══ ENTRIES PROVIDED ══

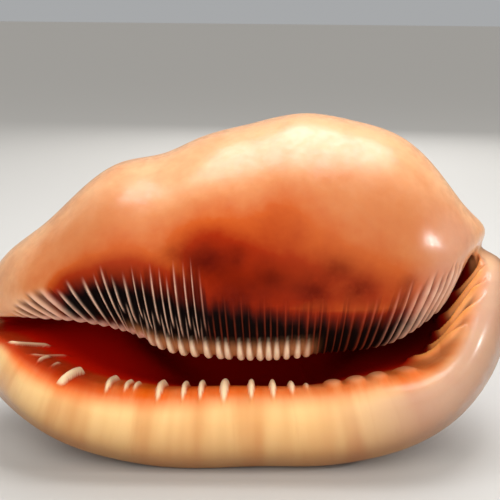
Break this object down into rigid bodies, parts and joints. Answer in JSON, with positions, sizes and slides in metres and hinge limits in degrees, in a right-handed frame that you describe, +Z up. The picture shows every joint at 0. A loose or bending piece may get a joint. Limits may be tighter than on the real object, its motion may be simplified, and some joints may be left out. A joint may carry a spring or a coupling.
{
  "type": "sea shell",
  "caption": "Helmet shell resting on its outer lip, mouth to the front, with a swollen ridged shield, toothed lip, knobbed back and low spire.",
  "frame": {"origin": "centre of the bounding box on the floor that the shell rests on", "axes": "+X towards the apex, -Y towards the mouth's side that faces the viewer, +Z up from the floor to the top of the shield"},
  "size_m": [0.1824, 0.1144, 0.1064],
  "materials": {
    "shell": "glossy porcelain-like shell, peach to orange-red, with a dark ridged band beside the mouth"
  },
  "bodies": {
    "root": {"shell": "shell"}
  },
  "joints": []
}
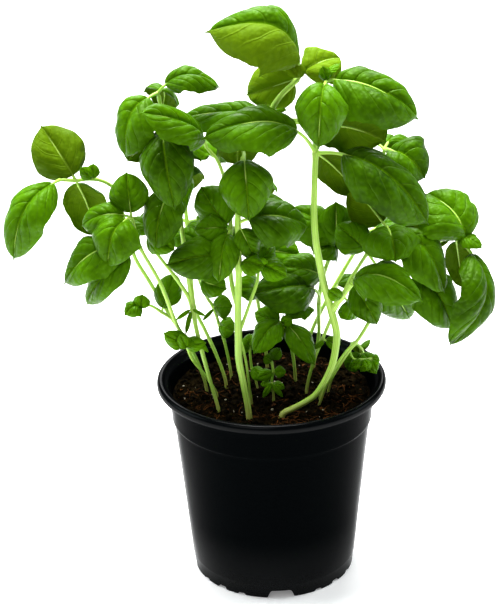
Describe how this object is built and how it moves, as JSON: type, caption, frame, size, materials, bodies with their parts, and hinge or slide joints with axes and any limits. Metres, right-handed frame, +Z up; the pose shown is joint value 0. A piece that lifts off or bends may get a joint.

═══

• [INSTRUCTION]:
Extract every line above exactly as it stands.

• [THE RESPONSE]:
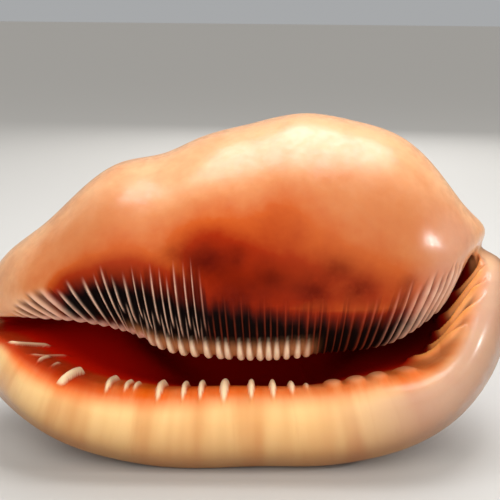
Break this object down into rigid bodies, parts and joints. Answer in JSON, with positions, sizes and slides in metres and hinge limits in degrees, in a right-handed frame that you describe, +Z up. The picture shows every joint at 0. A loose or bending piece may get a joint. Limits may be tighter than on the real object, its motion may be simplified, and some joints may be left out. A joint may carry a spring or a coupling.
{
  "type": "sea shell",
  "caption": "Helmet shell resting on its outer lip, mouth to the front, with a swollen ridged shield, toothed lip, knobbed back and low spire.",
  "frame": {"origin": "centre of the bounding box on the floor that the shell rests on", "axes": "+X towards the apex, -Y towards the mouth's side that faces the viewer, +Z up from the floor to the top of the shield"},
  "size_m": [0.1824, 0.1144, 0.1064],
  "materials": {
    "shell": "glossy porcelain-like shell, peach to orange-red, with a dark ridged band beside the mouth"
  },
  "bodies": {
    "root": {"shell": "shell"}
  },
  "joints": []
}
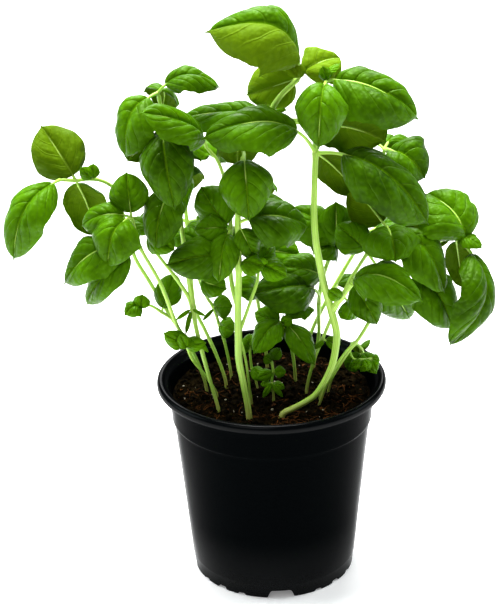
Describe how this object is built and how it moves, as JSON: type, caption, frame, size, materials, bodies with their parts, and hinge or slide joints with axes and any limits. Metres, right-handed frame, +Z up; the pose shown is joint value 0. A piece that lifts off or bends may get a joint.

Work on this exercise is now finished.